In Auburn, N.Y., visitors can see the Harriet Tubman Home for the Aged, a simple frame home where the former slave – who became a scout, nurse and spy during the Civil War – helped more than 300 runaway slaves finish their flight.

In Washington, D.C., there’s the Frederick Douglass National Historic Site, including the home where the anti-slavery activist lived and worked the last 18 years of his life. Among the artifacts on display are Douglass’ hymn book and several walking canes, including one made from remnants of one of John Brown’s homes.

Green Line bus service is available here, but most sites require a trip by car. The National Park Service Web site can help find a starting place, and travelers can make up their own route.

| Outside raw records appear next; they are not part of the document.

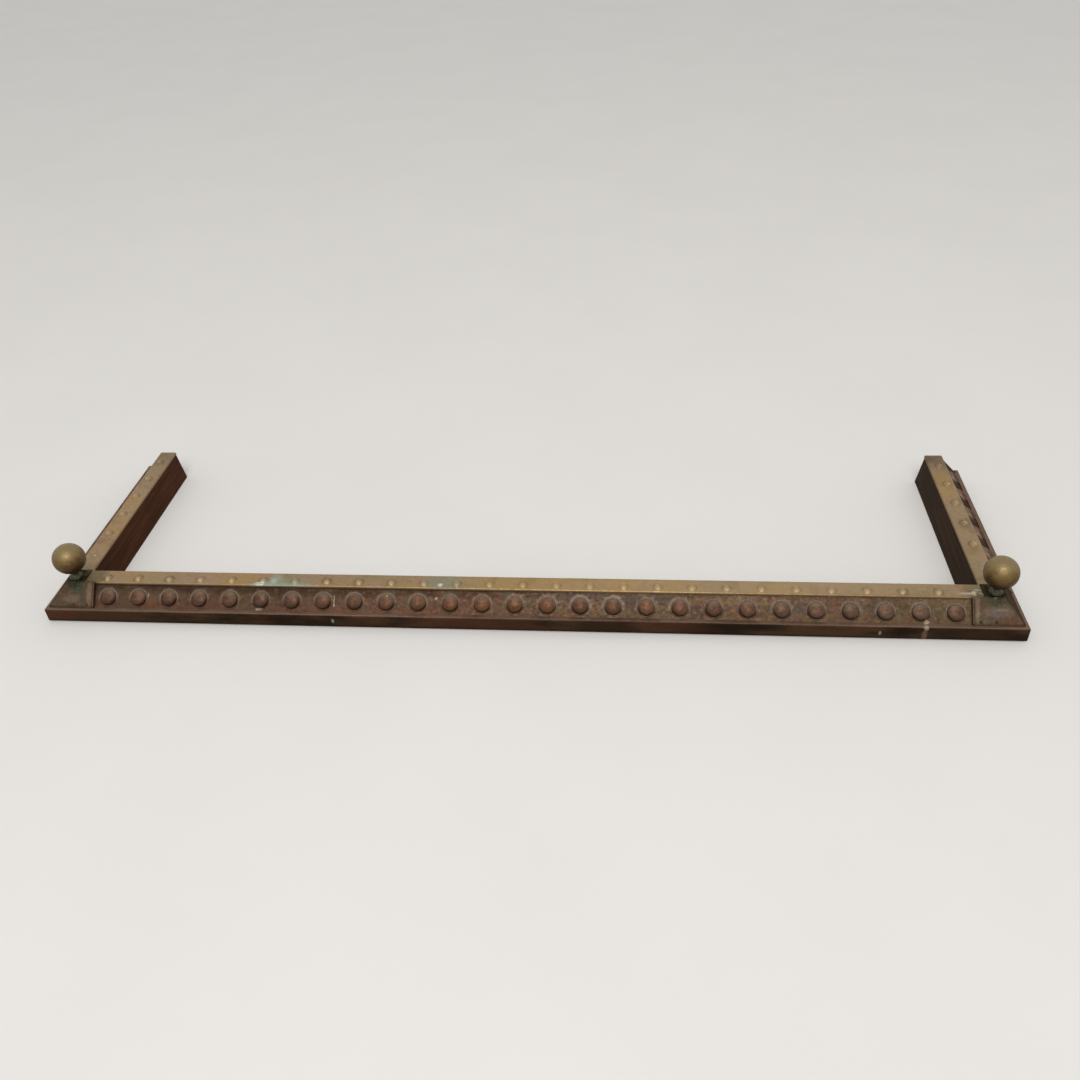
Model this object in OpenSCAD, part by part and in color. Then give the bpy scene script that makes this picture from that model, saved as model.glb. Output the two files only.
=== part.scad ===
// Fire fender: three stained timber rails, mitred at the front corners, dressed with folded
// sheet copper and brass. The raked facings carry rows of beaten bosses, the brass strips on
// top carry smaller studs, and a copper cap and a brass ball close each front corner.

/* [Overall size] */
// Width over the plinth, from left to right
fender_w = 1370; // [900:10:1800]
// Depth over the returns, from front to back
fender_d = 380; // [280:5:520]
// Height of the rail, from the floor to the top of the brass strip
rail_h = 50.5; // [48:0.5:60]

/* [Rail section] */
// Height of the plinth, from the floor to its ledge
plinth_h = 22.5; // [18:0.5:23]
// Width of the flat ledge in front of the raked facing
ledge_d = 8; // [5:0.5:9]
// Distance from the plinth's face back to the edge of the strip
rail_set = 30.5; // [29:0.5:36]
// Width of the brass strip on top
strip_w = 27; // [23:0.5:36]
// How far the inner face leans out from top to bottom
inner_lean = 8; // [0:0.5:16]

/* [Sheet metal] */
// Thickness of the sheet copper
copper_t = 1; // [0.6:0.1:1.4]
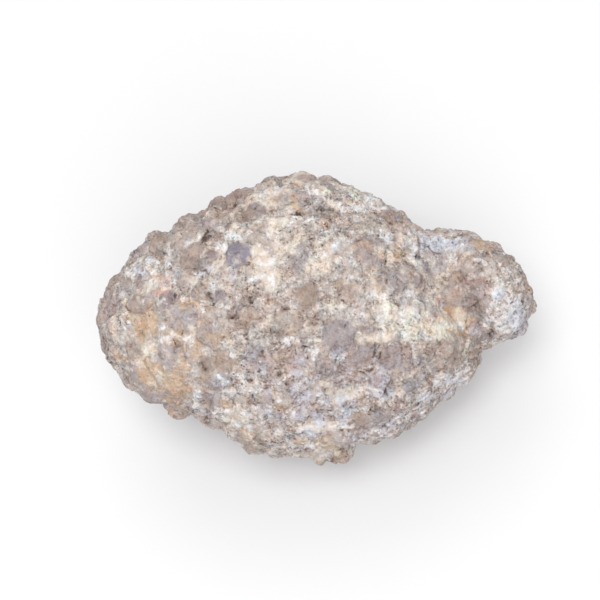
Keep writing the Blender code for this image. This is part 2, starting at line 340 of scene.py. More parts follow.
# Stains on the upper face, each a list of (p, q), radius along p, radius along q and strength.
CREAM = [
    ((-18, 22), 6, 10, 0.9),
    ((-14, 30), 8, 7, 0.4),
    ((9, 28), 8, 6, 0.9),
    ((27, 2), 9, 5, 0.7),
    ((24, -7), 7, 3, 0.9),
    ((43, -2), 8, 4, 0.55),
    ((49, -5), 3.5, 3.5, 0.7),
    ((38, 9), 5, 6, 0.6),
    ((-16, 37), 9, 4, 0.6),
    ((-17, 48), 8, 5, 0.8),
    ((-3, 56), 8, 4, 1.0),
    ((-74, -5), 4, 5, 0.8),
    ((8, 50), 12, 4, 0.4),
    ((-66, -18), 9, 8, 0.35),
    ((-63, -26), 6, 4, 0.8),
    ((-77, -2), 4, 6, 0.6),
    ((-29, -40), 7, 7, 0.7),
    ((6, -48), 6, 4, 0.9),
    ((2, -55), 9, 4, 0.9),
    ((56, 0), 6, 5, 0.6),
    ((-37, 20), 8, 2.5, 0.7),
    ((-46, 32), 9, 2.5, 0.6),
    ((2, -42), 6, 3, 0.9),
    ((20, 14), 8, 5, 0.5),
    ((48, 12), 5, 6, 0.5),
    ((11, -30), 5, 2.8, 1.0),
    ((40, 28), 3, 6, 0.8),
    ((24, 45), 9, 4, 0.5),
    ((54, 1), 4, 4, 0.4),
    ((-49, -7), 3, 3, 0.9),
    ((-62, 12), 8, 5, 0.6),
    ((0, 26), 44, 17, 0.25),
]
OCHRE = [
    ((-62, -3), 5, 9, 0.85),
    ((-60, -15), 5, 8, 0.8),
    ((-62, -24), 12, 5, 1.0),
    ((-28, -45), 7, 5, 0.7),
    ((56, 0), 6, 5, 0.6),
    ((-71, -18), 7, 8, 0.5),
    ((-20, 0), 6, 5, 0.4),
    ((-15, 30), 8, 6, 0.4),
    ((10, 13), 4, 3, 0.5),
    ((25, 13), 3, 3, 0.9),
    ((19, 41), 6, 2, 0.4),
    ((55, -1), 7, 6, 1.45),
    ((68, 29), 5, 3, 1.0),
    ((34, 31), 3, 3, 0.8),
    ((-6, -48.5), 4, 2.5, 0.9),
    ((7, -47), 6, 4, 0.6),
    ((-21, -42), 3, 2, 1.0),
    ((-35, -10), 7, 5, 0.4),
    ((44, 37), 6, 2.5, 0.8),
    ((-61, -10), 14, 17, 0.75),
    ((-56, -14), 26, 25, 0.7),
    ((-45, -25), 12, 6, 0.5),
    ((2, -55), 12, 5, 0.5),
    ((0, 30), 44, 16, 0.4),
]
CHALK = [
    ((-67, 20), 7, 4, 0.8),
    ((-76, 1), 4, 4, 0.6),
    ((-24, 17), 4, 3, 0.5),
    ((-18, 23), 5, 8, 0.6),
    ((-36, -35), 3, 3, 0.8),
    ((-27, -40), 5, 3, 0.5),
    ((24, -28), 4.5, 3.5, 0.8),
    ((12, -40), 3, 2.5, 0.9),
    ((38, -32), 3, 3, 0.7),
    ((27, 48), 6, 3, 0.6),
    ((48, 30), 10, 3.5, 0.9),
    ((57, 29), 5, 3.5, 1.0),
    ((49, 23), 8, 3, 0.6),
    ((76, 3), 6, 9, 2.2),
    ((-28, -25), 8, 4, 0.9),
    ((55, -25), 9, 3, 1.0),
    ((46, -31), 6, 2, 0.6),
    ((30, -1), 9, 5, 0.6),
    ((40, -4), 6, 4, 0.7),
    ((24, 46), 9, 4, 0.8),
    ((7, 29), 7, 5, 0.5),
    ((0, -36), 34, 14, 0.3),
    ((77, 3), 9, 12, 0.6),
]
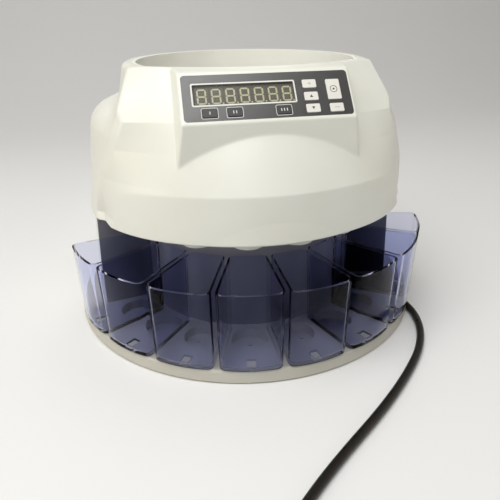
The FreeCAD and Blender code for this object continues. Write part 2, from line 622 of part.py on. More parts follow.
keep(feature("sweeper_form", sw.removeSplitter()), "coin_sweeper")
shaft = cyl("shaft_form", "shaft_radius", "disc_bottom + disc_thick + 4 - 74", z="74")
keep(shaft, "drive_shaft")


def bearing(name, level):
    ring = cyl(name + "_outer", "bearing_outer", "bearing_wide", z=level)
    bore = cyl(name + "_bore", "shaft_radius + bearing_clear", "bearing_wide + 2", z="(%s)-1" % level)
    return cut(name, ring, bore)


keep(bearing("bearing_low", "plate_level + plate_thick"), "bearing_lower")
keep(bearing("bearing_top", "deck_level - 12"), "bearing_upper")
bo = v("bearing_outer")
pl, pt = v("plate_level"), v("plate_thick")
seat = lathe([(bo, pl + pt), (bo + 3, pl + pt), (bo + 3, pl + pt + 7.4), (bo, pl + pt + 7.4)])
keep(feature("seat_form", seat), "bearing_seat")
house = lathe([(bo, dk - 12), (bo, dk + dt), (bo + 2, dk + dt), (bo + 2, dk), (bo + 12, dk), (bo + 12, dk - 3), (bo + 4, dk - 3), (bo + 4, dk - 15), (7, dk - 15), (7, dk - 12)])
keep(feature("housing_form", house), "bearing_housing")


def gear_points(module, teeth, phase, thin):
    """Outline of an involute gear as points. thin takes a little off each flank for running play."""
    rp = module * teeth / 2.0
    rb = rp * math.cos(math.radians(20))
    ra, rf = rp + module * 0.92, rp - module * 1.25
    half = math.pi / (2 * teeth) - thin / rp

    def inv(r):
        if r <= rb:
            return 0.0
        a = math.acos(rb / r)
        return math.tan(a) - a
    ip = inv(rp)
    pts = []
    for k in range(teeth):
        mid = phase + 2 * math.pi * k / teeth
        rs = [max(rb, rf)] + [max(rb, rf) + (ra - max(rb, rf)) * q for q in (0.25, 0.5, 0.75, 1.0)]
        flank = [(r, half + ip - inv(r)) for r in rs]
        left = [(rf, flank[0][1] + 0.0)] + flank if rf < rb else flank
        for r, w in left:
            pts.append((r * math.cos(mid - w), r * math.sin(mid - w)))
        for r, w in reversed(left):
            pts.append((r * math.cos(mid + w), r * math.sin(mid + w)))
    return pts


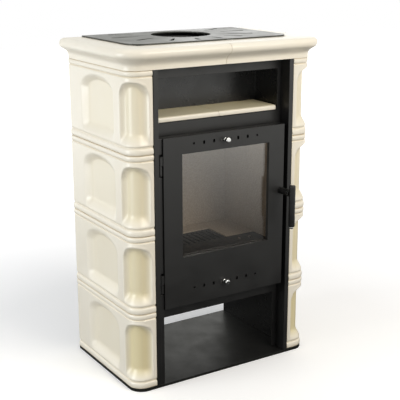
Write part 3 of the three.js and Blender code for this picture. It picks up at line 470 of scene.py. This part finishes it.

People visiting any of the sites will want to allow time to ponder their significance. Southgate, who was 73 when she made her trek, walked about six miles a day, mostly alone and on back roads, and often found herself thinking about the hardships and fears of the runaways.

“Every once in awhile, just putting one foot in front of the other … I could think about how frightening that must have been,” she said.

Although her walk took months, a person traveling by car could see half a dozen sites in southwest Ohio in a day.

“There’s a real resurgence of trying to find where these sites are, people wanting to see and maybe relive a little of that history,” said Rosa Caskey, of the Afro-American Museum & Cultural Center in Wilberforce.